Most women prisoners and their children face mental problems | Sunday Observer
Medi snips

Most women prisoners and their children face mental problems

17 October, 2021

Attention to the troubled mental status of women prisoners and their children has gained a new impetus with the Government prioritising their needs and seeking to solve their problems at all levels with instructions to all those engaged in women and child welfare to create mother –child friendly facilities in their districts without delay.

The Sunday Observer spoke to Senior Lecturer, Department of Psychiatry, University of Sri Jayewardenepura and Consultant Child and Adolescent Psychiatrist, Colombo South Teaching Hospital, Dr Yasodha Rohanachandra to share her views on this neglected subject.

Dr Rohanachandra said, “Recent local and global studies reveal that Women prisoners and their children have a higher likelihood of developing mental health problems than the general population.  According to the studies, over 50 percent of the women in prison suffer from depression and anxiety.”

She said, “The majority of women in prisons have a history of negative childhood experiences such as abuse or witnessing violence. They are also more likely to have lived in poverty and be socially isolated. These factors, together with the negative experiences during arrest, separation from family and the risk of losing their children, may all contribute to higher risk of developing psychiatric disorders in women in prisons.”

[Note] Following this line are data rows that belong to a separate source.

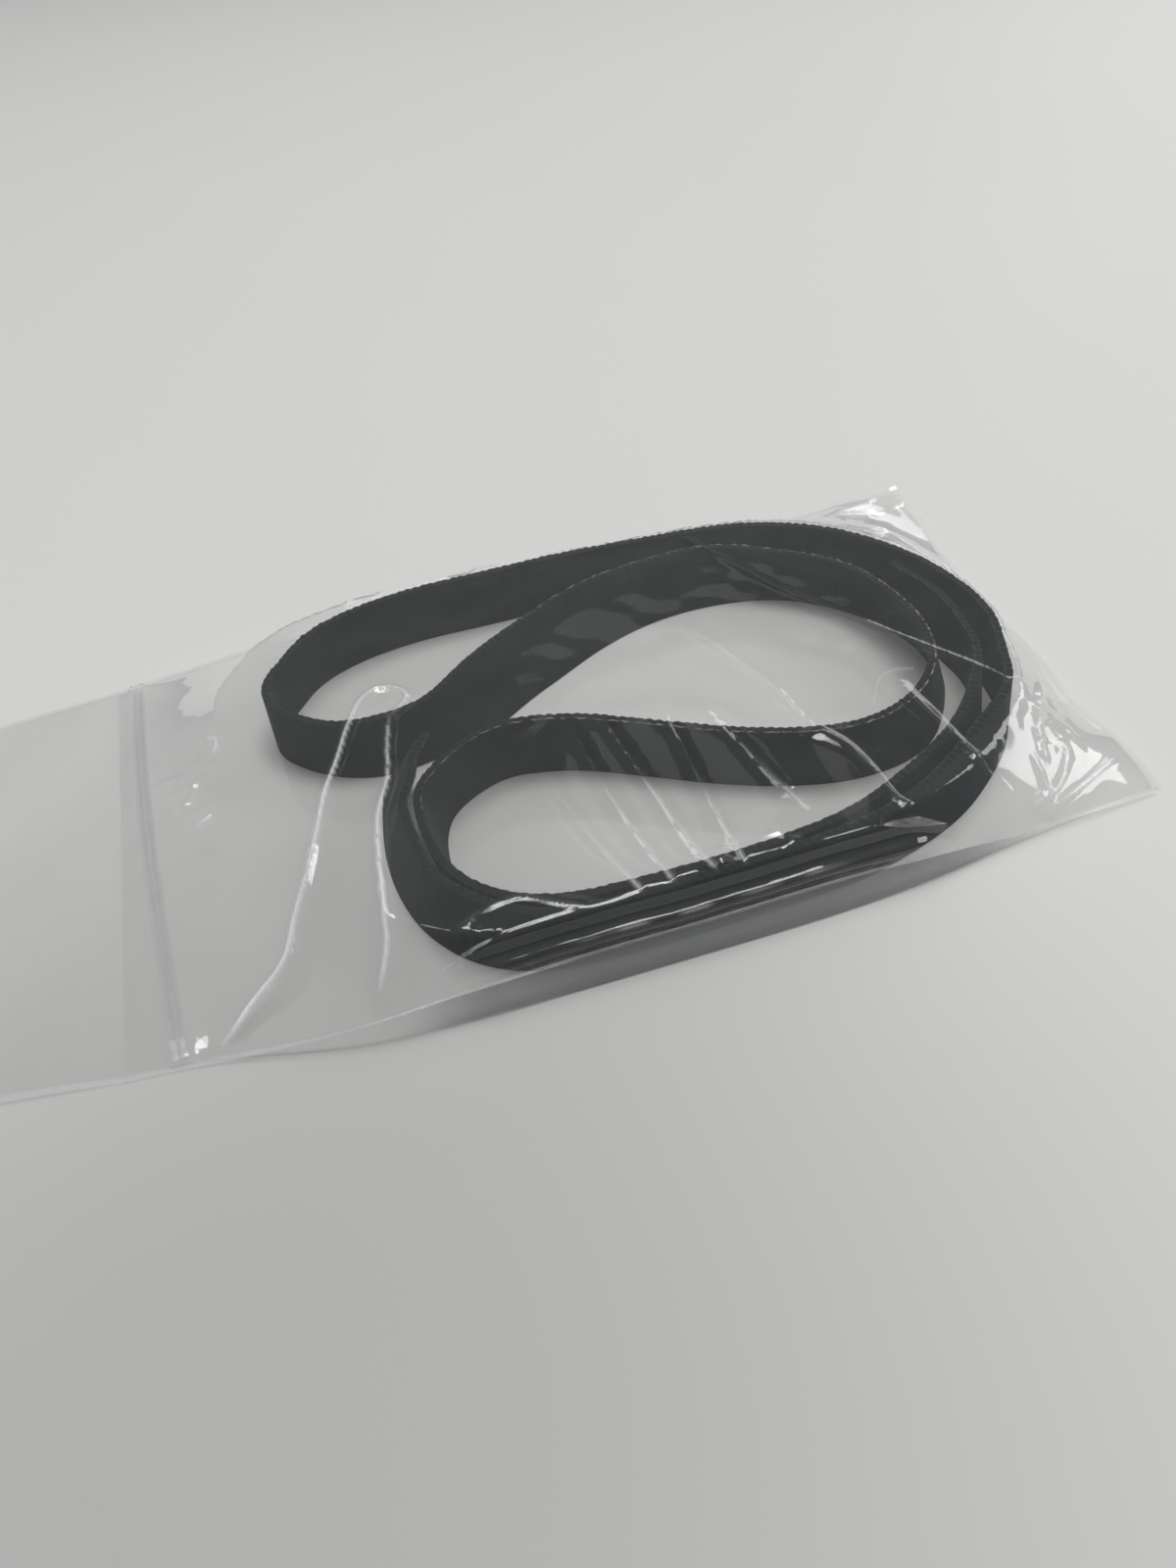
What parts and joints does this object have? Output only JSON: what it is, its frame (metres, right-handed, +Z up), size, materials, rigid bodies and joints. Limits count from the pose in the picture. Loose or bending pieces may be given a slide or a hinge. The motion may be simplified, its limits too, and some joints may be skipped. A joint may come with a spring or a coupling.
{
  "type": "strap in resealable bag",
  "caption": "Long narrow black two-ply strap wound loosely on its edge in a clear resealable bag with a foldable mouth.",
  "frame": {"origin": "on the table under the middle of the bag, at the bottom centre of the bounding box", "axes": "+X along the bag from its mouth to its closed end, +Y across it away from the viewer of the picture, +Z up from the table"},
  "size_m": [0.202, 0.1142, 0.0125],
  "materials": {
    "strap_outer": "matte black woven ply",
    "strap_inner": "matte dark grey conductive lining",
    "clear_film": "thin clear glossy film",
    "welded_film": "clear film, heat welded",
    "zip_plastic": "translucent extruded zip"
  },
  "bodies": {
    "bag": {"lower_film": "clear_film", "upper_film": "clear_film", "near_weld": "welded_film", "far_weld": "welded_film", "end_weld": "welded_film", "zip_channel": "zip_plastic", "zip_rib": "zip_plastic"},
    "strap": {"strap_outer_ply": "strap_outer", "strap_inner_ply": "strap_inner"},
    "lips": {"lower_lip": "clear_film", "upper_lip": "clear_film", "lip_near_weld": "welded_film", "lip_far_weld": "welded_film"}
  },
  "joints": [
    {"name": "strap_shift", "type": "slide", "parent": "bag", "child": "strap", "axis": [1, 0, 0], "range_m": [-0.008, 0]},
    {"name": "lip_fold", "type": "hinge", "parent": "bag", "child": "lips", "pos_m": [-0.077, 0, 0.0002], "axis": [0, 1, 0], "range_deg": [0, 120]}
  ]
}
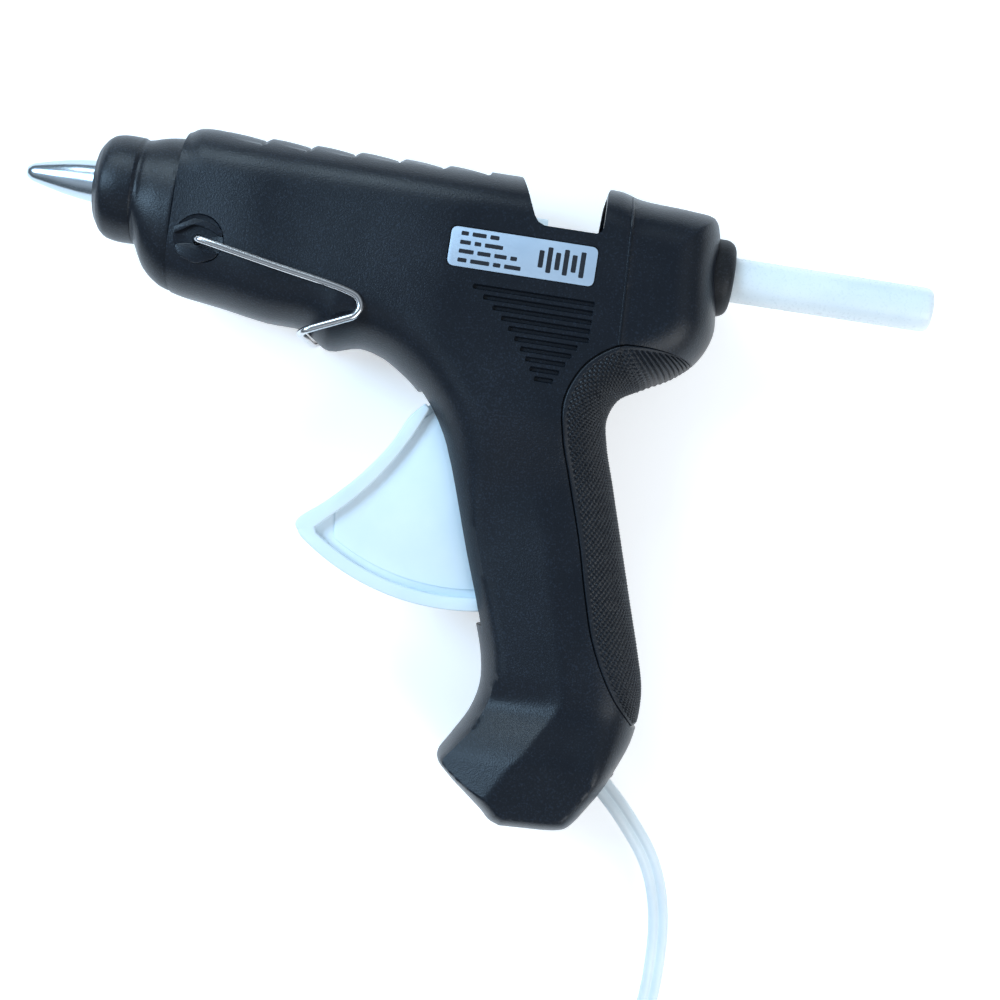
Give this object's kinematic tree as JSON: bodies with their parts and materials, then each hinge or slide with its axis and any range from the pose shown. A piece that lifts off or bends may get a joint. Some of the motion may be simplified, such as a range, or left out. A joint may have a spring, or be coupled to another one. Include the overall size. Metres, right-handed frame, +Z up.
{
  "type": "hot glue gun",
  "caption": "Corded hot glue gun lying on its side, with a squeeze trigger that feeds a glue stick, a metal nozzle, a folded wire stand and a coiled lead.",
  "frame": {"origin": "on the flat right side, straight below the point of the barrel axis that is above the trigger pivot", "axes": "+X back along the barrel axis, +Y towards the top of the gun, +Z up out of the left side"},
  "size_m": [0.2596, 0.296, 0.038],
  "materials": {
    "shell": "fine speckled grain, satin",
    "nose": "satin, heat resistant",
    "grip_rubber": "knurled",
    "black_plastic": "satin",
    "white_plastic": "satin",
    "glue": "translucent",
    "steel": "bright",
    "aluminium": "turned",
    "brass": "bright",
    "ceramic": "matte",
    "film": "smooth",
    "silicone": "matte",
    "label": "brushed foil",
    "cord": "smooth"
  },
  "bodies": {
    "base": {"left_shell": "shell", "right_shell": "shell", "left_grip_pad": "grip_rubber", "right_grip_pad": "grip_rubber", "rating_label": "label", "nose_piece": "nose", "nozzle": "aluminium", "valve_spring": "steel", "heating_chamber": "aluminium", "heater_film": "film", "upper_contact": "brass", "ptc_heater": "ceramic", "lower_contact": "brass", "inlet_sleeve": "silicone", "sleeve_clip": "steel", "rear_guide_bush": "black_plastic", "trigger_pivot_pin": "steel", "trigger_spring": "steel", "cord_clamp_bar": "black_plastic", "clamp_screw_upper": "steel", "clamp_screw_lower": "steel", "cord_grommet": "black_plastic", "crimp_left": "steel", "crimp_right": "steel", "heater_lead_left": "cord", "heater_lead_right": "cord", "cord_lead": "cord", "cord_coil": "cord", "cord_tail": "cord", "coil_tie": "black_plastic", "plug_body": "cord", "plug_blade_upper": "brass", "plug_blade_lower": "brass", "shell_screw_1": "steel", "shell_screw_2": "steel", "shell_screw_3": "steel", "shell_screw_4": "steel", "shell_screw_5": "steel", "shell_screw_6": "steel", "shell_screw_7": "steel"},
    "trigger": {"trigger": "white_plastic"},
    "carriage": {"feed_carriage": "white_plastic", "grip_pawl": "steel", "pawl_pin": "steel"},
    "stick": {"glue_stick": "glue"},
    "stand": {"wire_stand": "steel"},
    "valve": {"valve_ball": "steel"}
  },
  "joints": [
    {"name": "trigger_pull", "type": "hinge", "parent": "base", "child": "trigger", "pos_m": [0, -0.032, 0.019], "axis": [0, 0, 1], "range_deg": [0, 21.7], "stiffness_Nm_per_rad": 0.6, "springref_deg": -17.19, "deforming": ["trigger_spring"]},
    {"name": "carriage_feed", "type": "slide", "parent": "base", "child": "carriage", "axis": [-1, 0, 0], "range_m": [0, 0.0127]},
    {"name": "stick_slide", "type": "slide", "parent": "carriage", "child": "stick", "axis": [1, 0, 0], "range_m": [0, 0.1]},
    {"name": "stand_swing", "type": "hinge", "parent": "base", "child": "stand", "pos_m": [-0.0711, -0.0122, 0.019], "axis": [0, 0, -1], "range_deg": [0, 105]},
    {"name": "valve_lift", "type": "slide", "parent": "base", "child": "valve", "axis": [-1, 0, 0], "range_m": [0, 0.0012], "stiffness_N_per_m": 60, "springref_m": -0.0005, "deforming": ["valve_spring"]}
  ],
  "couplings": [
    {"joint": "carriage_feed", "follows": "trigger_pull", "m_per_rad": 0.033}
  ]
}
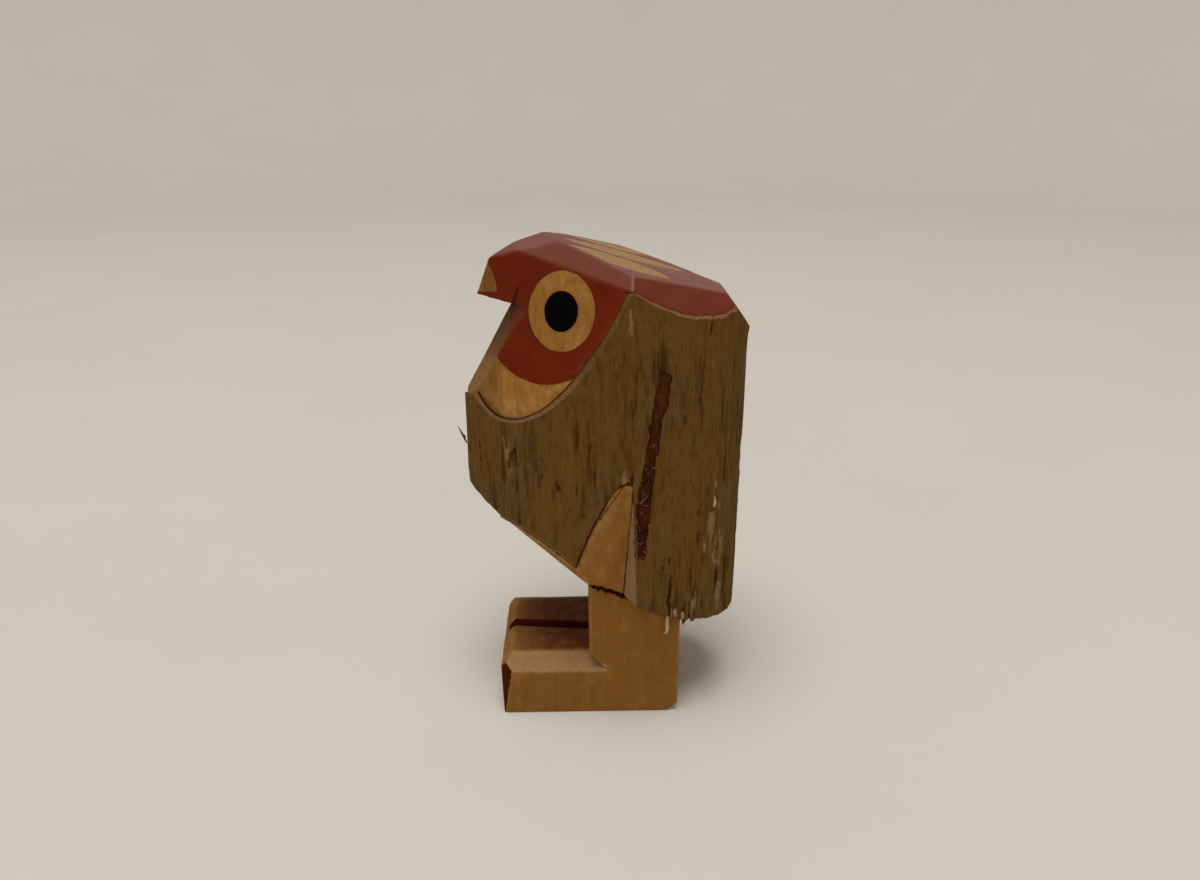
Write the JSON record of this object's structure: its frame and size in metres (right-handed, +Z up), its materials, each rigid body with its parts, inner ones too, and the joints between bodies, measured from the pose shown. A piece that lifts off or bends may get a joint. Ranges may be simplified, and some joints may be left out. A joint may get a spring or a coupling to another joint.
{
  "type": "carved bird figurine",
  "caption": "Free-standing knife-faceted wooden bird with bark left on its body, a painted head with bare eye rings and crown stripes, standing on a block foot.",
  "frame": {"origin": "on the ground plane, at the middle of the length of the feet and in the plane through the beak's edge", "axes": "+Z up through the crown, -Y the way the beak points, +X the bird's left side"},
  "size_m": [0.0418, 0.0624, 0.1084],
  "materials": {
    "body_wood": "knife-cut bare wood, matt",
    "bark": "rough fibrous bark, matt",
    "leg_wood": "knife-cut bare wood, matt",
    "brick_red_paint": "thin matt brick-red paint on wood",
    "black_paint": "black paint on wood",
    "wine_red_stain": "dark wine-red stain on rough wood"
  },
  "bodies": {
    "root": {"body_core": "body_wood", "bark_skin": "bark", "leg_block": "leg_wood", "left_face_paint": "brick_red_paint", "right_face_paint": "brick_red_paint", "crown_paint": "brick_red_paint", "left_pupil": "black_paint", "right_pupil": "black_paint", "left_wing_groove_paint": "wine_red_stain", "right_wing_groove_paint": "wine_red_stain", "toe_gap_paint": "wine_red_stain", "left_toe_paint": "wine_red_stain", "right_toe_paint": "wine_red_stain"}
  },
  "joints": []
}
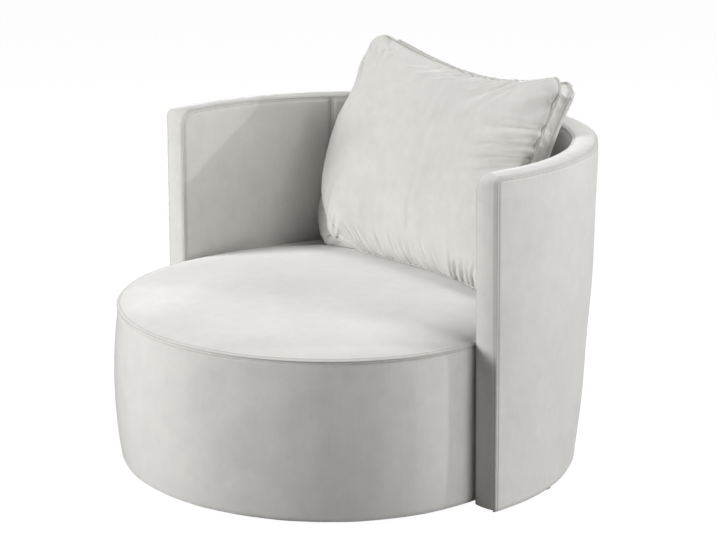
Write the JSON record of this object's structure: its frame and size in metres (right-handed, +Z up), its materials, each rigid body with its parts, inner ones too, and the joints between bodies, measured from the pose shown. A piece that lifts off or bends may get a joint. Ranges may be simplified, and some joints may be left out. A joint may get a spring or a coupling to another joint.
{
  "type": "cuddle chair",
  "caption": "Round upholstered lounge chair: a drum seat clasped by a wrap-round back of one height, with a loose boxed back cushion.",
  "frame": {"origin": "on the floor, under the middle of the chair's footprint", "axes": "+Z up; -Y is the open front of the seat; +X is to the right of someone who faces +Y, so it is the left hand of the sitter"},
  "size_m": [1.1516, 1.1814, 0.9443],
  "materials": {
    "velvet": "light warm grey cut velvet with a soft sheen",
    "foam": "pale upholstery foam and fibre under lining cloth",
    "plywood": "unfinished birch plywood",
    "webbing": "black elastic webbing with a woven rib",
    "lining": "black non-woven lining and zip tape",
    "glide": "black moulded plastic",
    "steel": "zinc-plated flat steel",
    "zip": "nickel-plated zip slider"
  },
  "bodies": {
    "chair": {"drum_base_board": "plywood", "drum_top_ring": "plywood", "drum_post_1": "plywood", "drum_post_2": "plywood", "drum_post_3": "plywood", "drum_post_4": "plywood", "drum_post_5": "plywood", "drum_post_6": "plywood", "drum_skin_board": "plywood", "drum_dust_cover": "lining", "seat_webbing_side_to_side_1": "webbing", "seat_webbing_side_to_side_2": "webbing", "seat_webbing_side_to_side_3": "webbing", "seat_webbing_side_to_side_4": "webbing", "seat_webbing_front_to_back_1": "webbing", "seat_webbing_front_to_back_2": "webbing", "seat_webbing_front_to_back_3": "webbing", "seat_webbing_front_to_back_4": "webbing", "drum_side_padding": "foam", "seat_foam": "foam", "drum_side_cover": "velvet", "seat_top_cover": "velvet", "back_rib_1": "plywood", "back_rib_2": "plywood", "back_rib_3": "plywood", "back_rib_4": "plywood", "back_rib_5": "plywood", "back_rib_6": "plywood", "back_rib_7": "plywood", "back_bottom_rail": "plywood", "back_seat_rail": "plywood", "back_top_rail": "plywood", "back_outer_board": "plywood", "back_inner_board": "plywood", "back_inner_foam": "foam", "back_outer_padding": "foam", "rim_foam": "foam", "back_outer_cover": "velvet", "inside_cover_left": "velvet", "inside_cover_centre": "velvet", "inside_cover_right": "velvet", "border_band": "velvet", "rear_infill_board": "plywood", "rear_infill_pad": "velvet", "drum_glide_1": "glide", "drum_glide_2": "glide", "drum_glide_3": "glide", "drum_glide_4": "glide", "back_glide_1": "glide", "back_glide_2": "glide", "back_glide_3": "glide", "back_glide_4": "glide", "joining_plate_1": "steel", "joining_plate_2": "steel"},
    "back_cushion": {"cushion_front_panel": "velvet", "cushion_back_panel": "velvet", "cushion_gusset": "velvet", "cushion_filling": "foam", "cushion_zip_tape": "lining"},
    "zip_slider": {"cushion_zip_slider": "zip"}
  },
  "joints": [
    {"name": "cushion_lift", "type": "slide", "parent": "chair", "child": "back_cushion", "axis": [0, 0, 1], "range_m": [0, 0.45]},
    {"name": "zip_slide", "type": "slide", "parent": "back_cushion", "child": "zip_slider", "axis": [-0.9962, 0.0872, 0], "range_m": [0, 0.26]}
  ]
}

When enquired by Medi snips on the physical and mental health effects of children either separated from their mothers or forced to live in a prison environment and whether a prison was a conductive environment for children, she said, “Prisons don’t provide an appropriate environment for children, as the development of children may be hindered due to the lack of stimulation within prisons. On the contrary, separation from the mother has negative psychological consequences such as attachment difficulties and increased risk of developing mental health disorders in later life.”

When asked to explain how “Mother and Baby Units” developed to address the problem, functioned and how they helped the mother and the baby, Dr Rohanachandra said, “A Mother and Baby Unit (MBU) is a specifically designed part of a women’s prison where a mother can live with her baby. In Mother and Baby Units, mothers can usually care for their children up to the age of 18 months.

The units aims at providing a supportive environment for the mother and the baby, parent training and interventions to promote healthy attachment between the mother and the child. Studies have shown that compared to mothers separated from their infants, mothers who lived with their babies in Mother and Baby Units were less likely to return to prison.”